Property          | Description
------------------|------------
Retention policy  | The policy definition determines if the **Retention value** represents a number of **Samples** or a **Percentage** of the dataset.
Retention value   | The amount of data to retain, either a percentage of data or the number of samples.

If you define these properties, raw data is aggregated by the MLOps library. This means that the data isn't stored in the DataRobot platform. Stats aggregation only supports feature and prediction data, not actuals data for accuracy monitoring. If you've defined one or more of the **Association ID column**, **Actuals value column**, or **Actuals timestamp column**, DataRobot cannot aggregate data. If you enable the **Use aggregation** option, the association ID and actuals-related fields are disabled.

![](images/aggregation-options-note.png)

!!! note "Public Preview: Accuracy monitoring with aggregation"
    Now available for public preview, monitoring jobs for external models with aggregation enabled can support accuracy tracking.

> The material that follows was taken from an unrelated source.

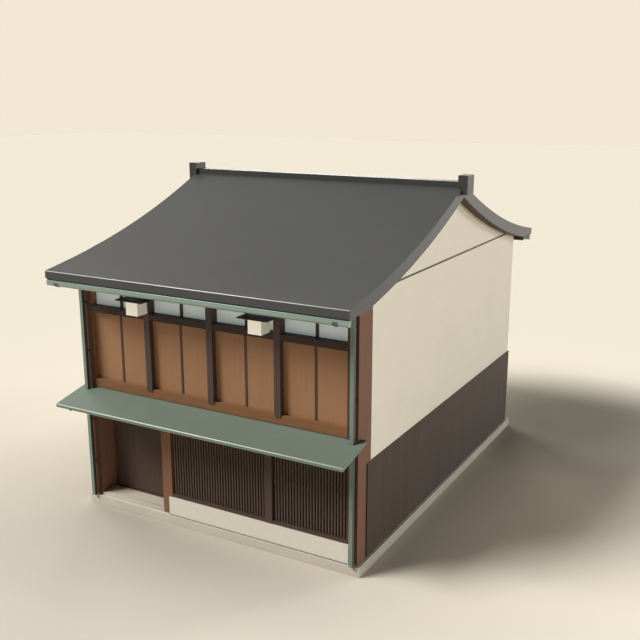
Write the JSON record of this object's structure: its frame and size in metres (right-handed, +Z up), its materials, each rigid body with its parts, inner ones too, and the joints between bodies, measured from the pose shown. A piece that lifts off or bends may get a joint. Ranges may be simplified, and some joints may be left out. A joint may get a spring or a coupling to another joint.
{
  "type": "machiya townhouse",
  "caption": "Narrow timber townhouse between plain party walls, with a lattice front, recessed sliding entrance door, metal canopy, boarded upper front and a curved gable roof.",
  "frame": {"origin": "on the ground, under the middle of the foundation slab", "axes": "+X to the right along the street front, +Y back into the plot, +Z up; the front faces -Y"},
  "size_m": [6.462, 9.46, 6.422],
  "materials": {
    "foundation_stone": "smooth pale grey concrete",
    "floor_screed": "trowelled screed",
    "floor_boards": "plain boards",
    "plaster": "smooth cream lime plaster",
    "plinth_plaster": "smooth cream lime plaster",
    "charred_boards": "dark stained upright boards",
    "red_timber": "red-brown stained timber",
    "dark_timber": "dark stained timber",
    "lattice_timber": "dark stained slender bars",
    "door_boards": "dark stained boards",
    "cedar_panels": "warm brown boards",
    "window_glass": "frosted pale blue-grey",
    "dark_glass": "smoked",
    "roof_sheet": "matt dark grey lapped sheet",
    "ridge_sheet": "matt dark grey sheet",
    "canopy_copper": "satin verdigris green",
    "gutter_copper": "satin verdigris green",
    "lantern_shade": "translucent white paper",
    "lantern_cap": "matt black"
  },
  "bodies": {
    "house": {"foundation_slab": "foundation_stone", "ground_floor": "floor_screed", "upper_floor": "floor_boards", "right_wall": "plaster", "left_wall": "plaster", "right_gable": "plaster", "left_gable": "plaster", "gable_battens": "dark_timber", "right_wing_wall": "red_timber", "left_wing_wall": "red_timber", "right_wainscot": "charred_boards", "left_wainscot": "charred_boards", "rear_wall": "plaster", "rear_wainscot": "charred_boards", "rear_window_frames": "dark_timber", "rear_window_glass": "window_glass", "plinth_wall": "plinth_plaster", "entrance_post": "red_timber", "lattice_post": "dark_timber", "lattice_sills": "dark_timber", "lattice_left": "lattice_timber", "lattice_right": "lattice_timber", "lattice_glass": "dark_glass", "ground_head_beam": "dark_timber", "door_threshold": "dark_timber", "door_head_board": "dark_timber", "door_guides": "dark_timber", "entrance_side_panel": "door_boards", "canopy": "canopy_copper", "canopy_rafters": "dark_timber", "upper_sill_beam": "red_timber", "upper_posts": "dark_timber", "upper_rail": "dark_timber", "upper_head_beam": "dark_timber", "upper_panels": "cedar_panels", "panel_battens": "dark_timber", "transom_mullions": "dark_timber", "transom_glass": "window_glass", "front_roof": "roof_sheet", "rear_roof": "roof_sheet", "rear_purlin": "dark_timber", "ridge_beam": "ridge_sheet", "ridge_ends": "ridge_sheet", "front_gutter": "gutter_copper", "rear_gutter": "gutter_copper", "gutter_straps": "gutter_copper", "right_downpipe": "gutter_copper", "left_downpipe": "gutter_copper", "lantern_boxes": "lantern_shade", "lantern_caps": "lantern_cap"},
    "door": {"entrance_door": "door_boards"}
  },
  "joints": [
    {"name": "door_slide", "type": "slide", "parent": "house", "child": "door", "axis": [1, 0, 0], "range_m": [0, 1.45]}
  ]
}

With this feature enabled, when you enable **Use aggregation** and configure the retention settings, you can also define the **Actuals value column** for accuracy monitoring; however, you must also define the **Predictions column** and **Association ID column**.

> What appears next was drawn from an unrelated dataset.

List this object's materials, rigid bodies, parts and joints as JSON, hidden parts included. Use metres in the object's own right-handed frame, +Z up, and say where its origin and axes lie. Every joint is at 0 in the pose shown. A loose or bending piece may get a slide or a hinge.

    **Feature flag OFF by default**: Enable Accuracy Aggregation

## Set output monitoring and data destination options {: #set-output-monitoring-and-data-destination-options }

After setting the prediction and actuals monitoring options, you can choose to enable **Output monitoring status** and configure the following options:

![](images/output-monitoring-status.png)


Option                        |  Description
------------------------------|-------------
Monitored status column        | Identifies the column in the data destination containing the monitoring status for each row.
Unique row identifier columns | Identifies the columns from the data source to serve as unique identifiers for each row. These columns are copied to the data destination to associate each monitored status with its corresponding source row.

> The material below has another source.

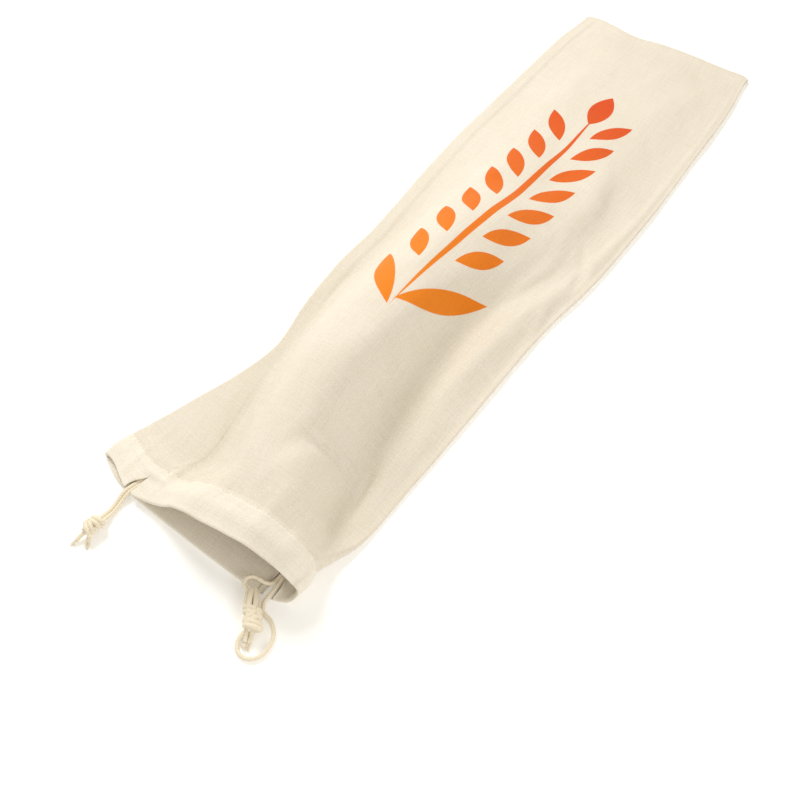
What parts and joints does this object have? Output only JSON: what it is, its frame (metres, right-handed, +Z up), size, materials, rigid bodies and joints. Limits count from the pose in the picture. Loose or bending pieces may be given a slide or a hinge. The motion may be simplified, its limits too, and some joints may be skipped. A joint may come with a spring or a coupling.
{
  "type": "linen bread bag",
  "caption": "Long drawstring bread bag of plain-woven cloth, lying flat-backed with its body filled out, a stitched casing round the open mouth and knotted cord ends at its sides.",
  "frame": {"origin": "bottom centre of the box round the cloth, on the surface that the bag lies on", "axes": "+Y along the bag from its mouth to its closed end, +Z up from the surface, +X to the right seen from the mouth"},
  "size_m": [0.204, 0.7493, 0.063],
  "materials": {
    "linen": "matt plain weave, unbleached cream",
    "cord_cotton": "matt twisted cotton, cream"
  },
  "bodies": {
    "root": {"front_panel": "linen", "back_panel": "linen", "left_cord_1": "cord_cotton", "left_cord_2": "cord_cotton", "left_knot": "cord_cotton", "right_cord_1": "cord_cotton", "right_cord_2": "cord_cotton", "right_knot": "cord_cotton"}
  },
  "joints": []
}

With **Output monitoring status** enabled, you must also configure the **Data destination** options to specify where the monitored data results should be stored. Select a monitoring data destination, called an [output adapter](output-options), and complete the appropriate authentication workflow for the destination type. Select a connection type below to view field descriptions:

!!! note
    When browsing for connections, invalid adapters are not shown.

**Database connections**

* [JDBC](output-options#jdbc-write)
    
**Cloud Storage Connections**
    
* [Azure](output-options#azure-blob-storage-write)
* [GCP](output-options#google-cloud-storage-write) (Google Cloud Platform Storage)
* [S3](output-options#amazon-s3-write)

**Data Warehouse Connections**

* [BigQuery](output-options#bigquery-write)
* [Snowflake](output-options#snowflake-write)
* [Synapse](output-options#azure-synapse-write)

**Other**

* [Tableau](output-options#tableau-write)  

## Schedule monitoring jobs {: #schedule-monitoring-jobs }

You can schedule monitoring jobs to run automatically on a schedule. When outlining a monitoring job definition, enable **Run this job automatically on a schedule**, then specify the frequency (daily, hourly, monthly, etc.) and time of day to define the schedule on which the job runs.

![](images/batch-7.png)

For further granularity, select **Use advanced scheduler**. You can set the exact time (to the minute) you want to run the monitoring job.

![](images/batch-8.png)

After setting all applicable options, click **Save monitoring job definition**.